FCC & ED Push Digital Textbooks
The Federal Communications Commission (FCC) and the U.S. Department of Education is hosting a meeting today with the goal of getting digital textbooks in every child’s hands in five years. Karen Cator, the Director of the Office of Educational Technology at the U.S. Department of Education, helped organize the meeting and provides energy and insight to the Departments focus on the shift to digital learning.
Cator says, “When people ask me what a digital textbook is, I say it is a bridge to a powerful new way to learn, a phenomenon that may be as significant as the invention of the printing press.”

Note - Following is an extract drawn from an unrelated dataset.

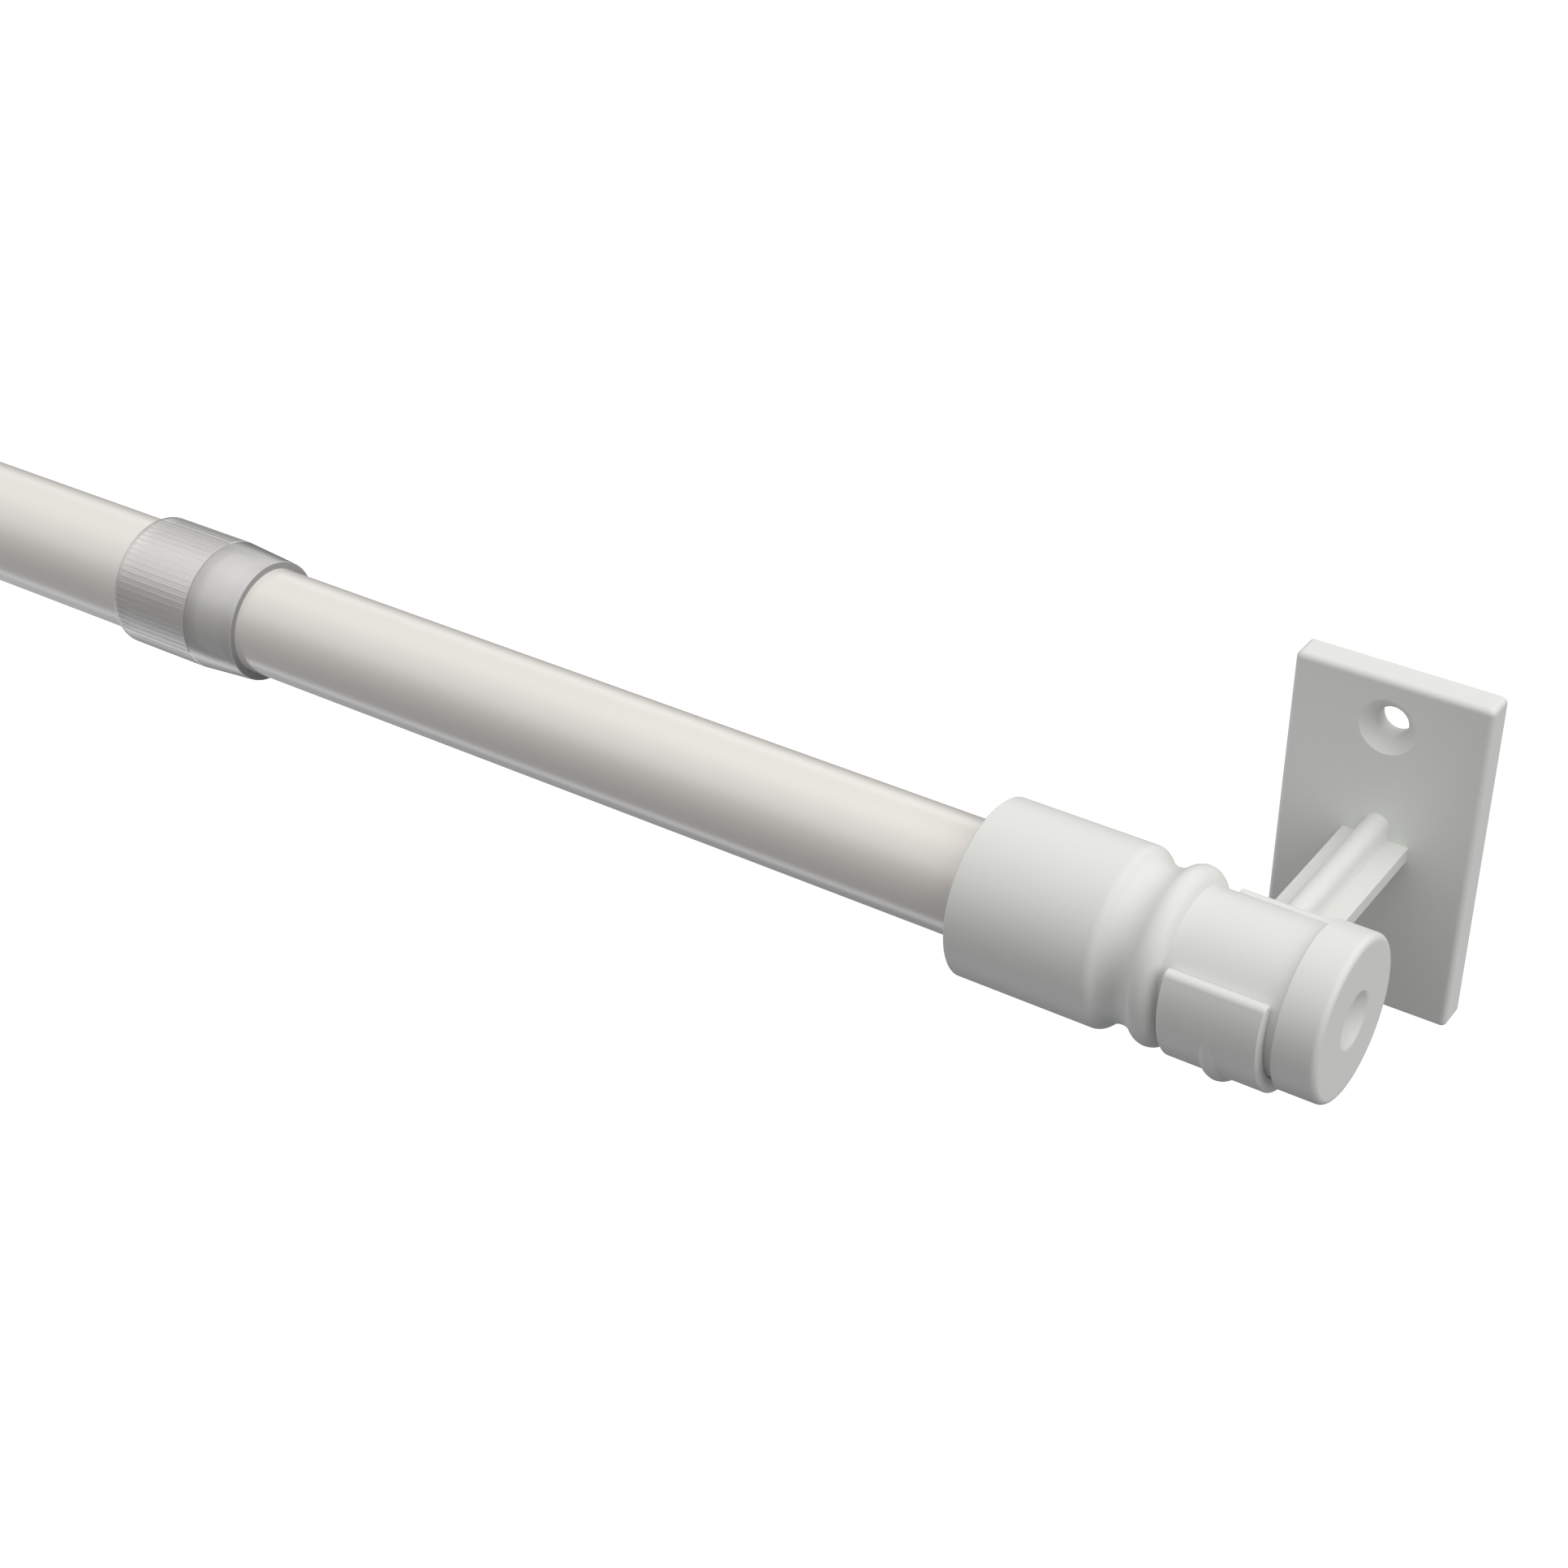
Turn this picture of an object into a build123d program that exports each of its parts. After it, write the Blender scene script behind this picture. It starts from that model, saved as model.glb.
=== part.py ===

In his blog, Jose Ferreira, CEO of Knewton, said, “When it is mature, online education will increase global access to education every bit as much as it took the printing press hundreds of years to do. But it will also do something the printing press, for all its revolutionary importance, did not do. Online education has the chance to vastly improve the content it distributes via extreme personalization.
“The FCC and Department of Education are doing an admirable job of spearheading this plan, said Ferreira, “both by bringing together stakeholders from across the digital ecosystem for meetings like today’s, as well as overseeing initiatives like the Digital Textbook Playbook, a roadmap to help teachers, administrators, and others tackle some of the particularly pervasive barriers to adoption.”
On Getting Smart, we talk about the post-textbook world and refer to engaging and adaptive content libraries that reside in learning platform ecosystems. See Welcome to the Post Textbook World: Ten Elements. But we’re happy the Department is at least discussing the shift from print to digital.